This lesson was developed by the Academy of American Poets in collaboration with a small group of New York City elementary school teachers who are creating social studies curricula aligned with the Common Core State Standards. We focused on Walt Whitman’s "Manahatta," since the teachers were looking at New York State as the focus of fourth grade work. Obviously, Whitman’s work is universal, and a number of his poems can become a vibrant part of many curricular areas. This lesson, in particular, focuses on Whitman’s keen sense of detail and can help teachers and students alike sharpen their own skills for deeply noticing images and the words that make images come alive in new ways.
As always, feel free to use parts of this lesson, or all of it, and modify the activities to meet the needs of your particular students.
Grade 4, ELA
Reading, Key Ideas and Details: 1, 2
Craft and Structure: 4
Speaking and Listening: 1, 2
Social Studies, Literacy, and English, Language Arts
In order to allow diverse learners to engage with the poem "Manahatta," the activities below which start with students looking closely at a print and a photograph. This gives visual learners, English language learners, and most students with special needs equal footing with those more proficient initially with learning from English words.
Project a copy of the Currier and Ives print of New York City in 1856 on the board. (You may also wish to give small groups of students individual copies of the print.) Ask students to:
- Write in their notebooks what they see in the image.
- Share their observations with their table groups (or another small group you have assigned for this purpose.)
- Modify their list of observations based on their discussion with others.
Have a large group discussion with your students about what they notice in the image. Write these noticings on the board, or on a large flip chart so you can hang the students’ observations around the room. If they come up with an interpretation of what they see, rather than what is precisely in the image, ask them to point to the evidence for their interpretation. Point out if their interpretation is based on prior knowledge they might have.

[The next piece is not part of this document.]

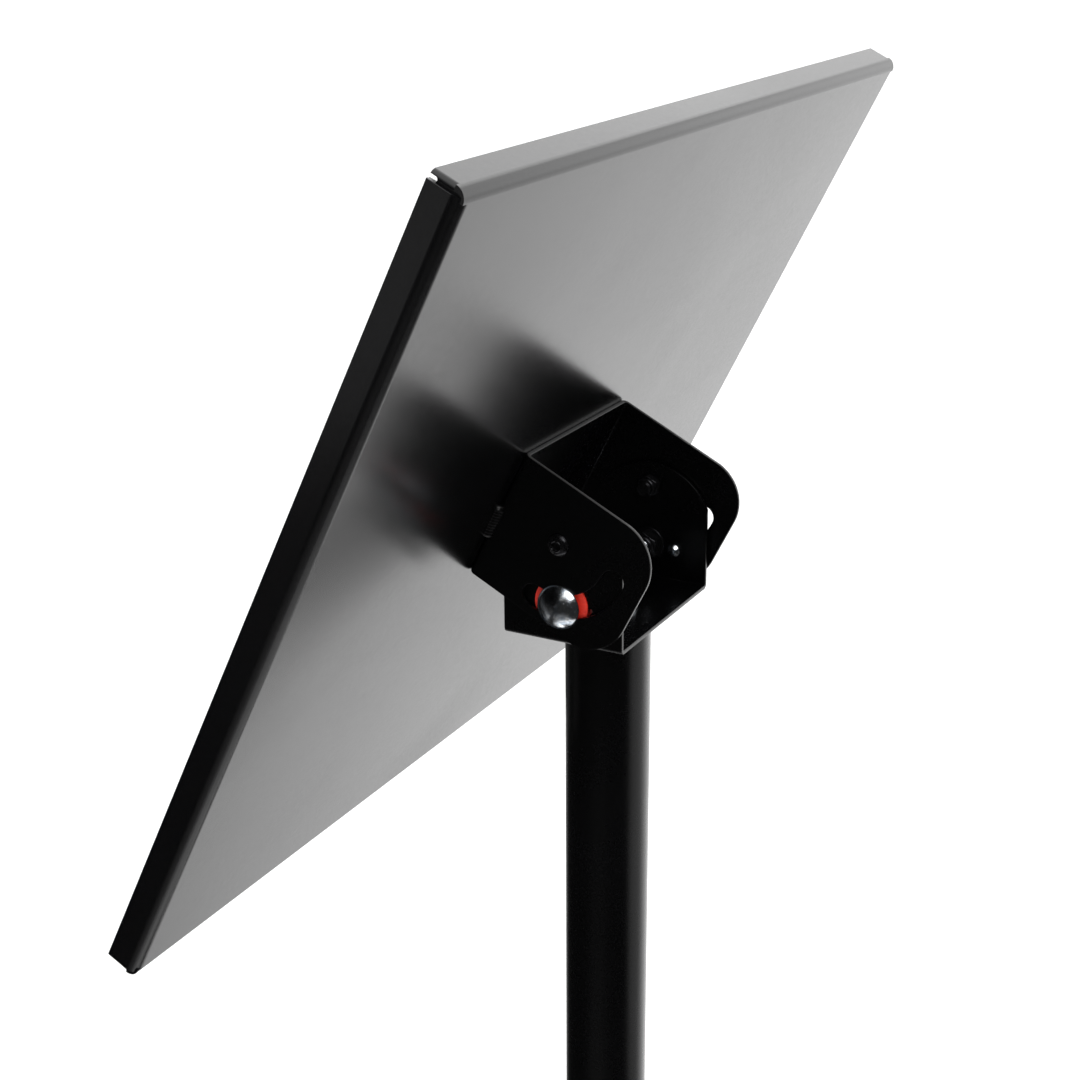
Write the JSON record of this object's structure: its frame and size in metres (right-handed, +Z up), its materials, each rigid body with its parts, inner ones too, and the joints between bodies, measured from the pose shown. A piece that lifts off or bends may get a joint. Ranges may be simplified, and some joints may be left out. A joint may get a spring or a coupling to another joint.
{
  "type": "music stand",
  "caption": "Music stand with a folded steel desk on a slotted friction tilt head, a telescopic round post with a hand-knob lock and a round steel base.",
  "frame": {"origin": "on the floor under the post's axis, midway across the base", "axes": "+Z up the post, -Y towards the reader, +X to the reader's right, who looks along +Y"},
  "size_m": [0.427, 0.4, 1.2883],
  "materials": {
    "desk_paint": "satin black powder coat",
    "bracket_paint": "semi-gloss black powder coat",
    "tube_paint": "semi-gloss black powder coat",
    "collar_paint": "satin black powder coat",
    "base_paint": "textured black powder coat",
    "black_screw": "black oxide",
    "zinc": "bright zinc plate",
    "bare_steel": "turned steel",
    "brass": "turned brass",
    "red_fibre": "red vulcanised fibre",
    "nylon": "natural nylon",
    "black_nylon": "moulded black nylon",
    "foot_rubber": "matte black rubber"
  },
  "bodies": {
    "base": {"base_plate": "base_paint", "base_screws": "zinc", "base_flange": "base_paint", "flange_pins": "bare_steel", "foot_pads": "foot_rubber", "lower_tube": "tube_paint", "guide_bush": "black_nylon", "lock_collar": "collar_paint", "collar_screws": "black_screw"},
    "lock_pad": {"clamp_pad": "brass"},
    "lock": {"lock_screw": "zinc", "lock_knob": "black_nylon", "knob_cap": "black_nylon"},
    "glide": {"glide": "nylon"},
    "column": {"upper_tube": "tube_paint", "end_plug": "bare_steel", "glide_screw": "zinc", "head_plug": "bare_steel", "head_bolt": "zinc", "head_washer": "zinc", "post_bracket": "bracket_paint", "pivot_screws": "black_screw", "pivot_spacers": "nylon", "pivot_nuts": "black_screw", "clamp_bolts": "zinc", "friction_washers": "red_fibre", "clamp_washers": "black_screw", "clamp_nuts": "black_screw", "cheek_rivets": "zinc"},
    "desk": {"desk_tray": "desk_paint", "desk_bracket": "bracket_paint", "desk_welds": "bracket_paint"}
  },
  "joints": [
    {"name": "height_slide", "type": "slide", "parent": "base", "child": "glide", "axis": [0, 0, 1], "range_m": [-0.28, 0.14]},
    {"name": "column_swivel", "type": "hinge", "parent": "glide", "child": "column", "pos_m": [0, 0, 0.36], "axis": [0, 0, 1], "continuous": true},
    {"name": "desk_tilt", "type": "hinge", "parent": "column", "child": "desk", "pos_m": [0, 0, 1.1], "axis": [-1, 0, 0], "range_deg": [-26.5, 63.5]},
    {"name": "pad_travel", "type": "slide", "parent": "base", "child": "lock_pad", "axis": [0, 1, 0], "range_m": [0, 0.003]},
    {"name": "lock_turn", "type": "hinge", "parent": "lock_pad", "child": "lock", "pos_m": [0, 0.058, 0.582], "axis": [0, 1, 0], "range_deg": [0, 720]}
  ],
  "couplings": [
    {"joint": "pad_travel", "follows": "lock_turn", "m_per_rad": 0.00023873}
  ]
}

Now project the Mulberry Street photograph and/or give the students copies of the image. Go through the same process of looking closely at the image. Make sure as many students as possible participate in the large group conversation. They all should have something to say about what they saw. (Of course, teachers with blind students will have to modify this activity appropriately.)
At the end off these two discussions, ask your students to write down whatever questions they might have in their notebooks. Back in the large group, ask them for their questions. Keep a record of these on the board or a flip chart. They can be referred to after the poetry lesson as social studies content questions students can pursue further through either group or individual research.
Explain to your students that the prior activity helped them sharpen their skills of perception, which is the foundation for the deep learning they need to do. They will now use these same skills as they read the poem, together and alone, look closely at the words to see how the poem was written, and figure out what the poem seems to be saying to them as readers.
Choral Reading: Give each student a copy of the poem. Go around the room and ask each student to read a line or two and stop when there is a capital letter at the beginning of the line. The next student will read that line or two until she comes to a capital letter at the beginning of a new line. Someone else takes over from here. Repeat this process until the poem is finished.
Individual Reading: After the choral reading, ask each student to read the poem silently on their own, circling the words and phrases that seem to “jump out at them.” They should also circle words whose meaning they do not know. These words will be compiled into a class list for later discussion.
Partner Discussion: Ask your students to turn and talk with a partner about what they noticed in the poem. What phrases jumped out? What did Whitman see?
When you walk around the room during these discussions, you might ask the following: How did he write his lines? How does Whitman feel about what he sees? How do they know that? How does the poem make them feel?
Large Group Discussion: What did they notice in the poem? What connections could they make between the poem and the images at which they just looked? How is the poem the same as the visual images? How is it different?
Why does the group think Whitman wrote this poem? What is their evidence for how he feels about "Manahatta"? What questions do they have about the poem?
You might want to try the following after you have read "Manahatta," depending on the needs and interests of your students:
- A vocabulary lesson, based on the word list developed by the students.
- Individual or small group research based on the questions generated by the images and the poem.
- Further study of Walt Whitman and his poems.
- Connections to other topics in your curriculum.
- Any imaginative idea of your own that furthers your students’ deep learning of text!